On the eve of the order to vacate, Bird Singers and Dancers began their cycle of songs at sunset. A row of men singing to the accompaniment of gourd rattles faced a row of women dancing in full regalia, in shawls and skirts of red and black diamonds. They sang all through the night. As the morning approached, federal officials advanced toward the line of defense. At the entrance to the occupied land, the rangers found the traditional singers and dancers surrounded by elders, old women in their 70s and 80s, protected by their young warriors, encircled by hundreds of Indians and other activists. After some deliberation among themselves, the federal officers retreated, unwilling to try to arrest the elders while they were engaged in ceremony. A few days later the command post was removed, and the government began negotiations with the tribes.
For the Mohave, as for other indigenous people, story, song, and landscape are inseparable. Multiple layers of meaning accompany the legendary journey of the Mohave through the natural landscape, and the difference between the mythical and practical, the natural and supernatural vanishes like smoke. The Keepers of the River defend their sacred lands from the threat of contamination by the long-lived poison fire from the inferno of a nuclear reactor as the struggle to maintain the sustenance of culture is reenacted again and again. The Creation Songs, reclaimed from near oblivion, provide the inspiration and guidance to protect the story of a people and their land.

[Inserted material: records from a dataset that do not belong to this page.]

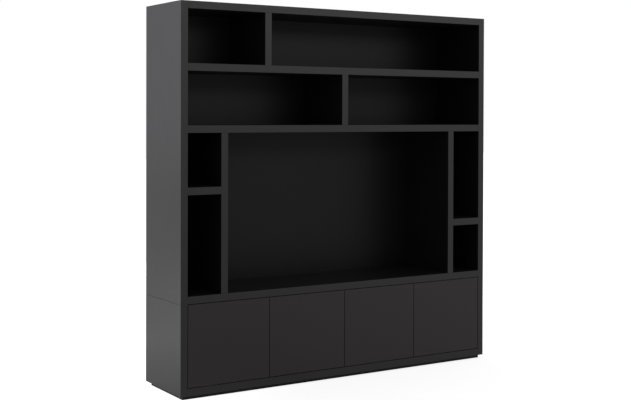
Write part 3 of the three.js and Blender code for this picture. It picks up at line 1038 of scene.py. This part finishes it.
@dataclass
class HingeCup:
    """A round cup let into the door, with screw ears and the pin across it."""

    node: str
    body: str
    pin_x: float
    finishes: Finishes
    screws: ScrewHead
    radius: float = 17.5 * MM
    wall: float = 0.8 * MM
    floor_share: float = 0.93
    ear_width: float = 14 * MM
    ear_length: float = 58 * MM
    ear_thickness: float = 1.2 * MM
    ear_corner: float = 5 * MM
    screw_distance: float = 24 * MM
    pin_radius: float = 1 * MM
    pin_depth: float = 10 * MM
    edge_radius: float = 0.3 * MM
    sides: int = 48
    pin_sides: int = 16

    def build(self) -> None:
        """Make the cup, its ears, its pin and its two screws."""
        low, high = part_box(self.node)
        x, z = (low.x + high.x) / 2, (low.z + high.z) / 2
        back = high.y - self.ear_thickness
        ears = Bench.block("ears", (x - self.ear_width / 2, back, z - self.ear_length / 2),
                           (x + self.ear_width / 2, high.y, z + self.ear_length / 2))
        Bench.pick_edges(ears, lambda a, b: abs(a.y - b.y) > self.ear_thickness / 2)
        Bench.round_picked(self.ear_corner, segments=5)
        depth = high.y - low.y
        Bench.cut(ears, [Bench.bar("mouth", (x, low.y, z), Axis.Y, self.radius - self.wall / 2,
                                   depth + OVERRUN, self.sides)])
        dish = Bench.bar("dish", (x, low.y, z), Axis.Y, self.radius, depth, self.sides)
        Bench.pick_faces(dish, lambda face: face.normal.y > FACING)
        bpy.ops.mesh.inset(thickness=self.wall)
        bpy.ops.mesh.extrude_region_move(TRANSFORM_OT_translate={"value": (0, -(depth - self.wall), 0)})
        bpy.ops.transform.resize(value=(self.floor_share, 1, self.floor_share),
                                 center_override=(x, low.y, z))
        bpy.ops.object.mode_set(mode="OBJECT")
        inner = self.radius - self.wall
        half = math.sqrt(inner ** 2 - (x - self.pin_x) ** 2) + self.wall / 2
        pin = Bench.bar("pin", (self.pin_x, back - self.pin_depth, z - half), Axis.Z, self.pin_radius,
                        2 * half, self.pin_sides)
        for part in (ears, dish):
            Bench.soften(part, self.edge_radius)
        cup = Bench.join(f"{self.node}_dressed", [dish, ears, pin])
        Bench.dress(cup, self.finishes.nickel, self.body, Slot.NICKEL, [self.node])
        for place, way in (("bottom", -1), ("top", 1)):
            self.screws.set_in(f"{self.node}_screw_{place}", (x, high.y, z + way * self.screw_distance),
                               (0, 1, 0), self.body)


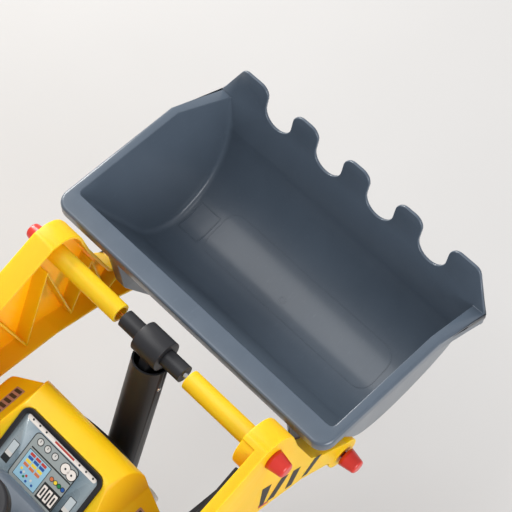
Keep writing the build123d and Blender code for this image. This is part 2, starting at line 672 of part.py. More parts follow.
def rear_form(inset):
    """Seat base with a raised back, every face moved in by inset."""
    profile = [
        (HOOD_REAR - inset, HOOD_BASE - 2 * inset), (HOOD_REAR - inset, BAR_Z - 119 - inset),
        (BAR_X - 296, SEAT_Z - inset), (BAR_X - 458, SEAT_Z - inset),
        (BAR_X - 476, 292 - inset), (REAR_END + 10 + inset, 288 - inset),
        (REAR_END + inset, HOOD_BASE - 2 * inset),
    ]
    side = slab(profile, -REAR_HALF + inset, REAR_HALF - inset, 4)
    plan = FilletPolyline(
        (HOOD_REAR - inset, -62 + inset), (BAR_X - 320, -REAR_HALF + inset),
        (REAR_END + inset, -REAR_HALF + inset), (REAR_END + inset, REAR_HALF - inset),
        (BAR_X - 320, REAR_HALF - inset), (HOOD_REAR - inset, 62 - inset),
        radius=[4, 20, 14, 14, 20, 4], close=True,
    )
    return side & extrude(make_face(plan), amount=400)


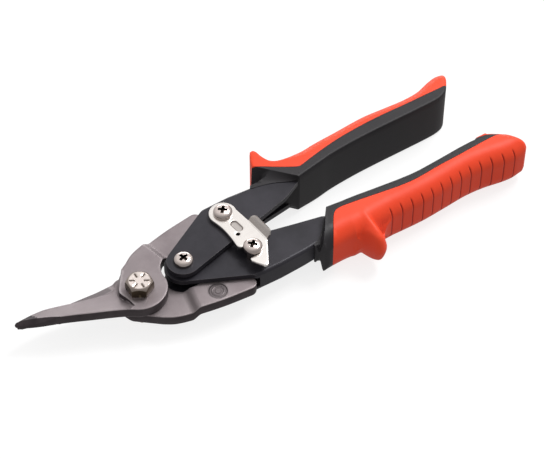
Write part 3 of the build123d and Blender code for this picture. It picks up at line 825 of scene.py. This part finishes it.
def make_bolt():
    """The pivot bolt: a chamfered hexagon head with six radial marks, and its shank."""
    low, high = heights("pivot_bolt")
    base = BLADE_DEPTH + 0.03

    def top(x, y):
        away = hypot(x, y)
        height = high - max(0.0, away - CHAMFER_R) * CHAMFER_TAN * (1 + 0.5 * max(0.0, away - CHAMFER_R))
        return height - MARK_DEEP * mark(x, y)

    def mark(x, y):
        away = hypot(x, y)
        angle = (atan2(y, x) - BOLT_TURN) % (2 * pi / MARKS)
        off = away * sin(min(angle, 2 * pi / MARKS - angle))
        within = min((MARK_HALF - off) / 0.16, (away - MARK_FROM) / 0.3, (MARK_TO - away) / 0.2)
        return max(0.0, min(1.0, within))

    # Painted shade: dark in the six marks and on the chamfer round the top.
    def shade_amount(x, y, z):
        if z <= base + 1:
            return 0.0
        return max(mark(x, y), 0.75 * ease((hypot(x, y) - CHAMFER_R + 0.1) / 0.2))

    corner = BOLT_AF / 2 / cos(pi / 6)
    corners = [turned((0, 0), BOLT_TURN + k * pi / 3, corner, 0) for k in range(6)]
    rim = [p for k in range(6) for p in line(corners[k], corners[(k + 1) % 6], 0.33)]
    extra = [p for off in (0, 0.35, -0.2) for p in circle((0, 0), CHAMFER_R + off, 90)]
    for k in range(MARKS):
        angle = BOLT_TURN + k * 2 * pi / MARKS
        for i in range(22):
            away = MARK_FROM - 0.06 + (MARK_TO - MARK_FROM + 0.12) * i / 21
            for off in (-0.30, -0.27, -0.12, 0, 0.12, 0.27, 0.30):
                extra.append(turned((0, 0), angle, away, off))
    slab = Slab(rim, grid=0.6, rounding=0.25, steps=(0, 45, 90), extra=extra)
    verts, faces = slab.solid(top, lambda x, y: base)
    profile = [(3.98, base + 0.3), (3.98, low + 0.6), (3.4, low)]
    more, rings = turned_solid((0, 0), profile, 48, len(verts))
    finish_mesh("pivot_bolt_turned", verts + more, faces + rings, "lower_blade", "bolt_steel", BOLT,
                "pivot_bolt", sharp=25, side=SHADED_BOLT_SIDES, painted_shade=shade_amount)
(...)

For now, Ward Valley is safe. After a series of successful court challenges, legislative barriers, scientific and economic analyses; after a successful argument for environmental justice and defense of the religious rights of the indigenous peoples; after the growth of a potent grassroots movement, decision-makers retreated from plans to bury nuclear wastes at Ward Valley. This important victory was achieved despite the nearly overwhelming influence of the nuclear power industry.
The road has been long and challenging. Multi-cultural coalitions experience difficult periods of adjustment dealing with the prejudices embedded in society. Trust is built slowly, sometimes person by person, and collaboration requires patience, persistence, and the practice of compassion. Gathered around the sacred fire for sunrise ceremonies at Ward Valley, we found ways to join hands in a protective circle around the landscape of our unfolding story.
One great benefit from the long battle over Ward Valley is the rebirth of traditional culture as the indigenous people of the region turn toward their traditional stories and songs, their elders, and the natural landscape for strength and guidance. This profound commitment to the land has inspired the entire movement.
I leave the Barrackmans’ home as the sun lies low in the western sky on its descent beyond the Paiute Mountains. I am full with the stories within the stories. The songs have had a meditative, almost hypnotic effect on me. Part of the haunting beauty of this desert is the inconceivable age of the land, the course of its rivers through millennia. A metaphor for distant time can be found in the great vistas of unmediated landscape where one can almost see the very curve of the earth. As I look toward Avi Kwa Me, I hear the abiding rhythm of the rattle and the elder’s voices as old as we have known rivers and mountains.